The task: The lines to reproduce run from the first one through the line containing "total_h = 370; // [340:1:400]". Reproduce them exactly.

Dataset content:
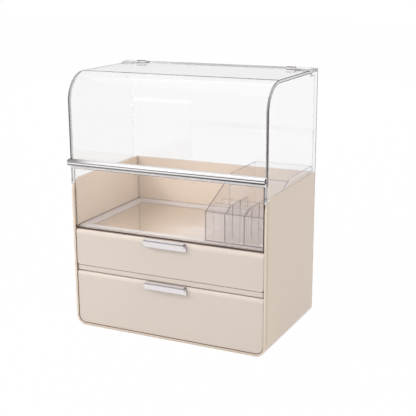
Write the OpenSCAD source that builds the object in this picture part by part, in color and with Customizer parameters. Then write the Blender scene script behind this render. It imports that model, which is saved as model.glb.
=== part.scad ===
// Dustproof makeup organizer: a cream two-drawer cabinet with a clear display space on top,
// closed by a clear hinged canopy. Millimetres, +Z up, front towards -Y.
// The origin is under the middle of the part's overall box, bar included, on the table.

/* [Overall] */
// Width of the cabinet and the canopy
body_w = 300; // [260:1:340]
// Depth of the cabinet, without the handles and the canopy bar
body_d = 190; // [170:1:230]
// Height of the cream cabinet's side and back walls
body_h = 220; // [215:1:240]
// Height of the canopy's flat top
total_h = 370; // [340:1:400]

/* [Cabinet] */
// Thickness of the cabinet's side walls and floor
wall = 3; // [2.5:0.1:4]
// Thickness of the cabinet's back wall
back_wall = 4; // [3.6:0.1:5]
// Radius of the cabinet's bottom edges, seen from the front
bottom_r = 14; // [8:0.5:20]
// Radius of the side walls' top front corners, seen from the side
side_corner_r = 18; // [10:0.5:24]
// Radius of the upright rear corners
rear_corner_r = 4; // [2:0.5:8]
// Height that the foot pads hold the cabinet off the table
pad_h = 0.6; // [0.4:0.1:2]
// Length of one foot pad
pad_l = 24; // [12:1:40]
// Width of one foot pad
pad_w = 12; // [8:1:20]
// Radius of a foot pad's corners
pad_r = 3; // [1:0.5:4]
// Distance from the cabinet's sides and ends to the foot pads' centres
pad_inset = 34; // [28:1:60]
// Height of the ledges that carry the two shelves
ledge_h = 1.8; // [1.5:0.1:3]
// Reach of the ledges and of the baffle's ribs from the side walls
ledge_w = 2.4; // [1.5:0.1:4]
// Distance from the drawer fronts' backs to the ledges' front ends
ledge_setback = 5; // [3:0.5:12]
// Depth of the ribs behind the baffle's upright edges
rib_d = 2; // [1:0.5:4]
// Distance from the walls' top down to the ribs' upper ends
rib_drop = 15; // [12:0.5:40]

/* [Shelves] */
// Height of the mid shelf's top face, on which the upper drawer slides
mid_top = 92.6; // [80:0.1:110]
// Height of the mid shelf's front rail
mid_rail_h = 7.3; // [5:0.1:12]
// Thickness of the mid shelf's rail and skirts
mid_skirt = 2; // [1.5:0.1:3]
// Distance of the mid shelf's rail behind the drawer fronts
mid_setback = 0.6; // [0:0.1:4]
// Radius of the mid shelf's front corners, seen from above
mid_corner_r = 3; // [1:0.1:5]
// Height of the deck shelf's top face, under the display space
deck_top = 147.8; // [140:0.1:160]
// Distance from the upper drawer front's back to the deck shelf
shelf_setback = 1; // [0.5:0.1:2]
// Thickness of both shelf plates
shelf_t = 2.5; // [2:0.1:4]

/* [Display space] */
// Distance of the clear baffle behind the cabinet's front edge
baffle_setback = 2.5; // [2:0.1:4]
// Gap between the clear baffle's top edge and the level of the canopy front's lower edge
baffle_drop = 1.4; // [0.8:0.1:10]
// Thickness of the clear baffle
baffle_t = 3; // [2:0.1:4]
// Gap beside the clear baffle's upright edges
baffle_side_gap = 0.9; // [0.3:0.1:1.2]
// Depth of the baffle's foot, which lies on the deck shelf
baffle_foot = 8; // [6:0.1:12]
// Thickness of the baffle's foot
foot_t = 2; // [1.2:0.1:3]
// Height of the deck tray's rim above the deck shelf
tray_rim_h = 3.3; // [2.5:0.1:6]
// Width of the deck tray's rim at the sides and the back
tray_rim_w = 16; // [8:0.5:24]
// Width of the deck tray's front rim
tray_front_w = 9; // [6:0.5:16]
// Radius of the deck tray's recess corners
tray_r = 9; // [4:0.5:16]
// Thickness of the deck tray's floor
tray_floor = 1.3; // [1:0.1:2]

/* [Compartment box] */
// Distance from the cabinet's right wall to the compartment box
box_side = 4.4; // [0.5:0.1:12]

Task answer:
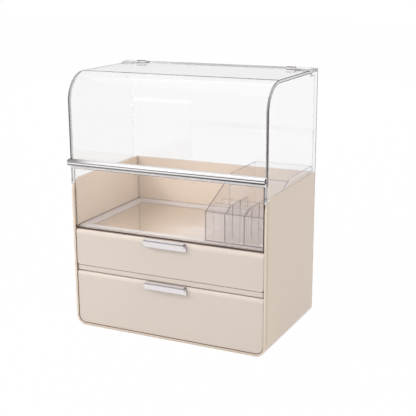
Write the OpenSCAD source that builds the object in this picture part by part, in color and with Customizer parameters. Then write the Blender scene script behind this render. It imports that model, which is saved as model.glb.
=== part.scad ===
// Dustproof makeup organizer: a cream two-drawer cabinet with a clear display space on top,
// closed by a clear hinged canopy. Millimetres, +Z up, front towards -Y.
// The origin is under the middle of the part's overall box, bar included, on the table.

/* [Overall] */
// Width of the cabinet and the canopy
body_w = 300; // [260:1:340]
// Depth of the cabinet, without the handles and the canopy bar
body_d = 190; // [170:1:230]
// Height of the cream cabinet's side and back walls
body_h = 220; // [215:1:240]
// Height of the canopy's flat top
total_h = 370; // [340:1:400]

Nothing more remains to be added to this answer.